I believe that the five nominees for this award really settle on these two. I could be wrong but they are actually somewhat similar in style. Has anyone been to BOTH restaurants that might have an opinion? I know that Vetri only has 35 seats and is "creative Italian" as is Maestro. Also, similar to Maestro, there are two prix fixe dinners with the average check for two around $300 +. I have NOT been to Vetri but am curious if anyone on this board has and their opinion?

Thank you.

Posted (edited)

Although I have not dined at either of these restaurants, to make the discussion fair I think that the other three choices, all in DC, should be included. I realize that they may not all be in the same price range or class but that does not mean that their food is not worthy of this discussion.

As for my two cents, both Palena and Breadline have items on their menu that I consider works of art. I am counting the days until the return of Chef Ruta's tomato soup.

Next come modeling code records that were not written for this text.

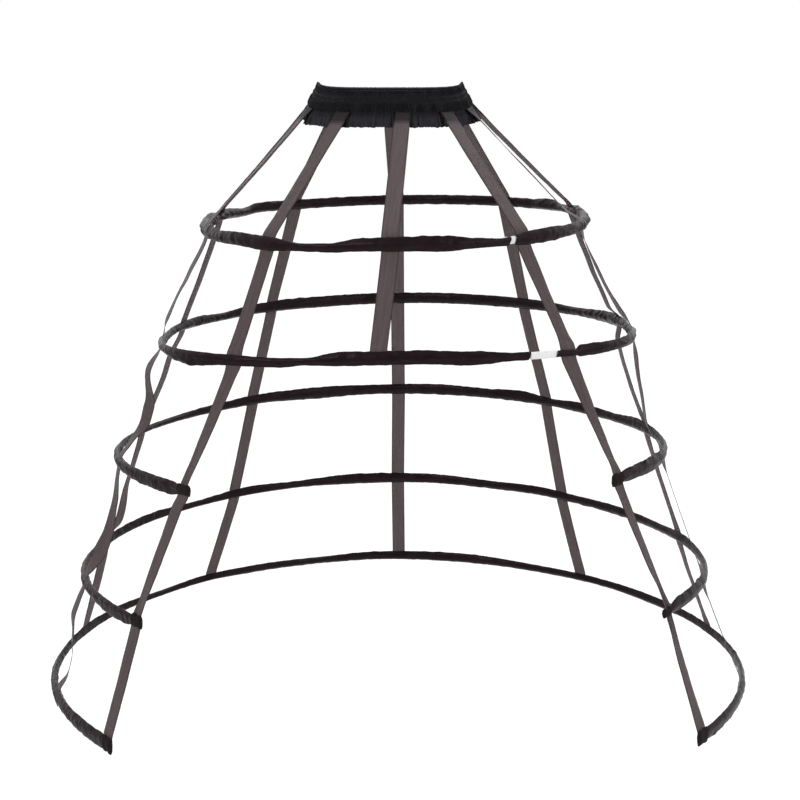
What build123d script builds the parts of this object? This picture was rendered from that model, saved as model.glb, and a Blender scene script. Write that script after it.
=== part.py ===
from build123d import *
from functools import lru_cache
import math
import os
import random

os.makedirs("parts", exist_ok=True)

# Millimetres. The origin is the centre of the waist opening, level with the top edge of the band
# at the two sides. Z is up, X is to the right as seen from the front, and the front faces -Y.
# An angle is in degrees round the cage, 0 at the centre front and growing towards +X.

# Waistband: cloth gathered over an elastic, with a frill below the lowest row of stitches
waist_half_width = 113.0
waist_half_depth = 85.0
band_height = 34.0
band_flare_width = 16.0
band_flare_depth = 13.0
band_wall = 4.6
front_dip = 14.0
back_dip = 8.0
dip_power = 2.5
gather_depth = 0.9
stitch_row_drop = 10.0
frill_height = 21.0
frill_flare = 9.0
frill_fold_depth = 3.2
frill_wall = 1.3
fold_count = 48

# Waist elastic, sealed inside the band
elastic_width = 25.0
elastic_thickness = 1.5
elastic_drop = 4.5
elastic_clearance = 0.15
elastic_segments = 40

# Flat bones, and the sleeves that join the ends of the two closed ones
bone_width = 7.0
bone_thickness = 1.2
bone_end_gap = 1.0
sleeve_length = 40.0
sleeve_width = 11.0
sleeve_wall = 0.9
fit_clearance = 0.15

# Casings: flat cloth tubes drawn over the bones, uneven in height where they pucker
casing_height = 19.0
casing_wall = 0.8
casing_bulge = 0.9
casing_hem = 1.3
longest_facet = 64.0

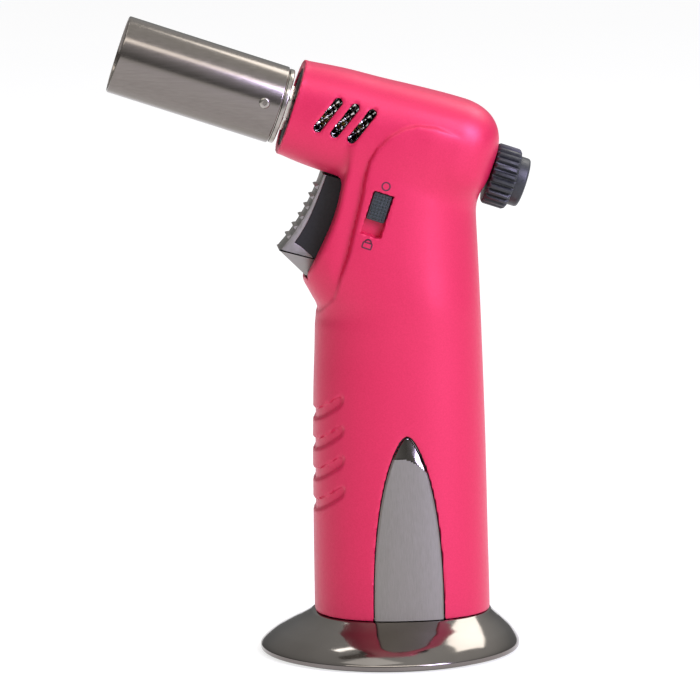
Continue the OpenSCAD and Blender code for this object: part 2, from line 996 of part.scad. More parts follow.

Edited by hillvalley (log)

True Heroism is remarkably sober, very undramatic.

It is not the urge to surpass all others at whatever cost,

but the urge to serve others at whatever cost. -Arthur Ashe

Posted
I believe that the five nominees for this award really settle on these two.  I could be wrong but they are actually somewhat similar in style.  Has anyone been to BOTH restaurants that might have an opinion?  I know that Vetri only has 35 seats and is "creative Italian" as is Maestro.  Also, similar to Maestro, there are two prix fixe dinners with the average check for two around $300 +.    I have NOT been to Vetri but am curious if anyone on this board has and their opinion?

Thank you.

I had dinner at Vetri in December, and it's nothing like Maestro. It's more like a country-rustic Obelisk in style, size and pricing, and features less innovative, more filling, perhaps even (forgive me) heavyhanded cuisine that satisfies more than it dazzles. Marc Vetri is a wonderful, charming chef-host who made several appearances in the dining room, coming out to slice meats on his antique slicer (and Joe, you would appreciate this thing, given your regaling stories about your ice-cream maker), and at the end of the evening, proving himself as an engaging, interesting conversationalist. I had a wonderful meal at Vetri, and it's neither as ambitious nor as impressive as Maestro, but I assure you that this is a stylistic statement and not a value judgment.

Cheers,

Rocks.

Posted
I believe that the five nominees for this award really settle on these two.  I could be wrong but they are actually somewhat similar in style.  Has anyone been to BOTH restaurants that might have an opinion?  I know that Vetri only has 35 seats and is "creative Italian" as is Maestro.  Also, similar to Maestro, there are two prix fixe dinners with the average check for two around $300 +.    I have NOT been to Vetri but am curious if anyone on this board has and their opinion?

Thank you.

I had dinner at Vetri in December, and it's nothing like Maestro. It's more like a country-rustic Obelisk in style, size and pricing, and features less innovative, more filling, perhaps even (forgive me) heavyhanded cuisine that satisfies more than it dazzles. Marc Vetri is a wonderful, charming chef-host who made several appearances in the dining room, coming out to slice meats on his antique slicer (and Joe, you would appreciate this thing, given your regaling stories about your ice-cream maker), and at the end of the evening, proving himself as an engaging, interesting conversationalist. I had a wonderful meal at Vetri, and it's neither as ambitious nor as impressive as Maestro, but I assure you that this is a stylistic statement and not a value judgment.

Cheers,

Rocks.

Really interesting, Don. I hope enough New Yorkers venture to Tysons to sample Fabio that he can be fairly judged this time (my opinion and editorial comment form the two previous attempts). Thanks.